STORED RECORDS:
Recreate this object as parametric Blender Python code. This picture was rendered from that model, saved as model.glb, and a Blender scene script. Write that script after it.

==

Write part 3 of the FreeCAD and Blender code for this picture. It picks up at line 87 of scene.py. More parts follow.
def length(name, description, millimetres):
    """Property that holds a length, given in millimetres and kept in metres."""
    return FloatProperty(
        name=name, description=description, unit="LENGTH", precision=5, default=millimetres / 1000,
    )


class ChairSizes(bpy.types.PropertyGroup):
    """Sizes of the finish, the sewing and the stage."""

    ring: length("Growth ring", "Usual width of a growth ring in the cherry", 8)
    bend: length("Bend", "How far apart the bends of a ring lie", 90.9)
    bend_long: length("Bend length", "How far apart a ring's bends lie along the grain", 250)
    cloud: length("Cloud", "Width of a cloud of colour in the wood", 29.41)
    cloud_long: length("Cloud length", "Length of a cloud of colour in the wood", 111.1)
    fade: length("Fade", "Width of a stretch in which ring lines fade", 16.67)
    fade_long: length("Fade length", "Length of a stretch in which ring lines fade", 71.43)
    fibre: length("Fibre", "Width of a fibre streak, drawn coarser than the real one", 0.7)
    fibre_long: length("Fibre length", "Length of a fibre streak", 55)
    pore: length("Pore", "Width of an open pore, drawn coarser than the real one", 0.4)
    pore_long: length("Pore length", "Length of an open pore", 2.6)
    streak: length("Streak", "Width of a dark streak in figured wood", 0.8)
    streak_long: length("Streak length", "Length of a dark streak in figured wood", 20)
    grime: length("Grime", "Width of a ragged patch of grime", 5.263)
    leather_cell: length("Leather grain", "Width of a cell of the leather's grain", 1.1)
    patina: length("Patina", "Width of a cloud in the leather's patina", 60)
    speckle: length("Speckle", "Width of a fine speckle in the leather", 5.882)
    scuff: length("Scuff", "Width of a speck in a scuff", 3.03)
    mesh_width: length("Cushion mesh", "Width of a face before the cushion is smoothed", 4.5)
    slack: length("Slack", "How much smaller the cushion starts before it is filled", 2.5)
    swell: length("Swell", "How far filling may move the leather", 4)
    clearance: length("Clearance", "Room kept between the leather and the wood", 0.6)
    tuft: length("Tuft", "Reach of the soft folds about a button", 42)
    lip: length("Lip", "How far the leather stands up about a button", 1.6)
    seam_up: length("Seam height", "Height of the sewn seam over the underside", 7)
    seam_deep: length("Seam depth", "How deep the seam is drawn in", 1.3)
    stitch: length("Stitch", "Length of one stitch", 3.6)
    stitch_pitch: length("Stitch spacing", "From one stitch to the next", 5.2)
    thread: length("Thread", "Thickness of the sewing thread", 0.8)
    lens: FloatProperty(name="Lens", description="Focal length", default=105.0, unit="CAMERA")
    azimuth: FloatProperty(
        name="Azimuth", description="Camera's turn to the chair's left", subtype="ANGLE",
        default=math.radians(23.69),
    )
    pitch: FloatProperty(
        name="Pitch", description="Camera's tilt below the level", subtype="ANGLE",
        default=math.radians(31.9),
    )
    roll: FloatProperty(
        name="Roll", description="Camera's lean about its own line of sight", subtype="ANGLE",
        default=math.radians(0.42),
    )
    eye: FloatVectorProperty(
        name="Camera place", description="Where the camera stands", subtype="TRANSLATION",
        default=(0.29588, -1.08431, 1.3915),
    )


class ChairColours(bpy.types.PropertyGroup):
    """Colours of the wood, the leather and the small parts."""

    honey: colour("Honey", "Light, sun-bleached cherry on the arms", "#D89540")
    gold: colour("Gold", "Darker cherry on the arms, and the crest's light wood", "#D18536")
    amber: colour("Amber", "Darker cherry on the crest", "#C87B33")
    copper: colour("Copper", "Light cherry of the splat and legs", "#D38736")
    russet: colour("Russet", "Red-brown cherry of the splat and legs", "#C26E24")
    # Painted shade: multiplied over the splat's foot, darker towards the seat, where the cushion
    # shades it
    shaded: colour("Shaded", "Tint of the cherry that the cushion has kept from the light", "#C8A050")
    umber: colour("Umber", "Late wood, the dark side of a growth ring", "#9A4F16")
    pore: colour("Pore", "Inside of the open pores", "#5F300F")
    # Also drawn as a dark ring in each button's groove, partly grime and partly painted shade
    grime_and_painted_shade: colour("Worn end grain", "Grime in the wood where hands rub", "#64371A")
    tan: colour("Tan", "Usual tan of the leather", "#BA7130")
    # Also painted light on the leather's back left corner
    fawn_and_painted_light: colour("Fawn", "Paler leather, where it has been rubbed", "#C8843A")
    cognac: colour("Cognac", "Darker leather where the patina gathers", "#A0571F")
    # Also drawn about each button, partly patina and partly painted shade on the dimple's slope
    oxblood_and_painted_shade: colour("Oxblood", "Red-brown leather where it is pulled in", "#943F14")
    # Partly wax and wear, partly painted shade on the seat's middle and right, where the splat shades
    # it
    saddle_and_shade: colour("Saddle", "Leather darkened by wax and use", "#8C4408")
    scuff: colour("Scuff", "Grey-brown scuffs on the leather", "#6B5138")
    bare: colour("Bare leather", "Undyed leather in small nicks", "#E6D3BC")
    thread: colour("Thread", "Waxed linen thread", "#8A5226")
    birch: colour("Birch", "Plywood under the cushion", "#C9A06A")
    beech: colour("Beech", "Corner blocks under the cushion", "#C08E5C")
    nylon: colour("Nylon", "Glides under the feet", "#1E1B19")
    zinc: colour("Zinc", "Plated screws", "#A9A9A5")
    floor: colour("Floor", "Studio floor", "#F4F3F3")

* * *

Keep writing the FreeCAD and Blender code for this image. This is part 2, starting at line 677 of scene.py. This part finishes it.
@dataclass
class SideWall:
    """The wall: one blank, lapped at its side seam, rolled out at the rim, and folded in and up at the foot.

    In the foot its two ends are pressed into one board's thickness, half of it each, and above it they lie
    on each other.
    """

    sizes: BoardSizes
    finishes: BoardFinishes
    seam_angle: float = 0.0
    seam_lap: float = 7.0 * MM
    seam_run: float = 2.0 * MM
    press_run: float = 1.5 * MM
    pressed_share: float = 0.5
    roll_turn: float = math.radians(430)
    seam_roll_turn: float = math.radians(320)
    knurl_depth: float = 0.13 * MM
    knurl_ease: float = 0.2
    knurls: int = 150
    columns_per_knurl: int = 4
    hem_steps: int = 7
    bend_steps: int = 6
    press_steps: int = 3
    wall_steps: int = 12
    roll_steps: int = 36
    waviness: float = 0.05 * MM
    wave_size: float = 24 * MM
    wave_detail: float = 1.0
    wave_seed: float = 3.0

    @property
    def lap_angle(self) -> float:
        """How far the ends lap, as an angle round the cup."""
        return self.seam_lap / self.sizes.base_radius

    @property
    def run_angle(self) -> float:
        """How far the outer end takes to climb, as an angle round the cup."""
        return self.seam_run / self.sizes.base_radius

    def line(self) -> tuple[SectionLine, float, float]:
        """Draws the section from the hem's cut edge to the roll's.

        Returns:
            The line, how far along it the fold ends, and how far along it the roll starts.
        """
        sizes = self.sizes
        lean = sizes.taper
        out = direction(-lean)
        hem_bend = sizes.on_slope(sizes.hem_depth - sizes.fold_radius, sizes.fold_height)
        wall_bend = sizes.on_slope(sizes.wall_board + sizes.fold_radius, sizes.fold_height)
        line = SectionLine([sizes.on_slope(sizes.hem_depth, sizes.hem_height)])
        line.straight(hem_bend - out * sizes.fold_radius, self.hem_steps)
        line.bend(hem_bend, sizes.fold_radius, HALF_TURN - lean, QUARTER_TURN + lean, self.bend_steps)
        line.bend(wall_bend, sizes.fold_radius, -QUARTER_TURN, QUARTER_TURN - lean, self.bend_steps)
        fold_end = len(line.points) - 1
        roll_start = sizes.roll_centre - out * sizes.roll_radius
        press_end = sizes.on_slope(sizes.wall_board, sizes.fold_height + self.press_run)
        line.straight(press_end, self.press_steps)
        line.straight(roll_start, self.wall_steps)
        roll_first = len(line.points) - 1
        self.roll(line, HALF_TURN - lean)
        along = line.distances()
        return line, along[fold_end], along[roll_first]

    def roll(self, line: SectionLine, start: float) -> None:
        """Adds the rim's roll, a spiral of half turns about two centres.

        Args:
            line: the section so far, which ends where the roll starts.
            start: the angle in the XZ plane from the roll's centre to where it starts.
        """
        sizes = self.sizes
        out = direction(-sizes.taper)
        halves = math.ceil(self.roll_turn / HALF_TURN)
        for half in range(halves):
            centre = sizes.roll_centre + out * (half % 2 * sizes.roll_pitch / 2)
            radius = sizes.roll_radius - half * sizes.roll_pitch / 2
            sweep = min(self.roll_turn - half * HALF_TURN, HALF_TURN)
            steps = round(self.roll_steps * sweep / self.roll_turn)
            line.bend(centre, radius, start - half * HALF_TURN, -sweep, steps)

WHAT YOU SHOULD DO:
The lines to extract from the data above begin with the line containing "Write part 3" and end with the line containing "the finish, the". Extract them exactly, including both.

SOLVED EXERCISE:
Write part 3 of the FreeCAD and Blender code for this picture. It picks up at line 87 of scene.py. More parts follow.
def length(name, description, millimetres):
    """Property that holds a length, given in millimetres and kept in metres."""
    return FloatProperty(
        name=name, description=description, unit="LENGTH", precision=5, default=millimetres / 1000,
    )


class ChairSizes(bpy.types.PropertyGroup):
    """Sizes of the finish, the sewing and the stage."""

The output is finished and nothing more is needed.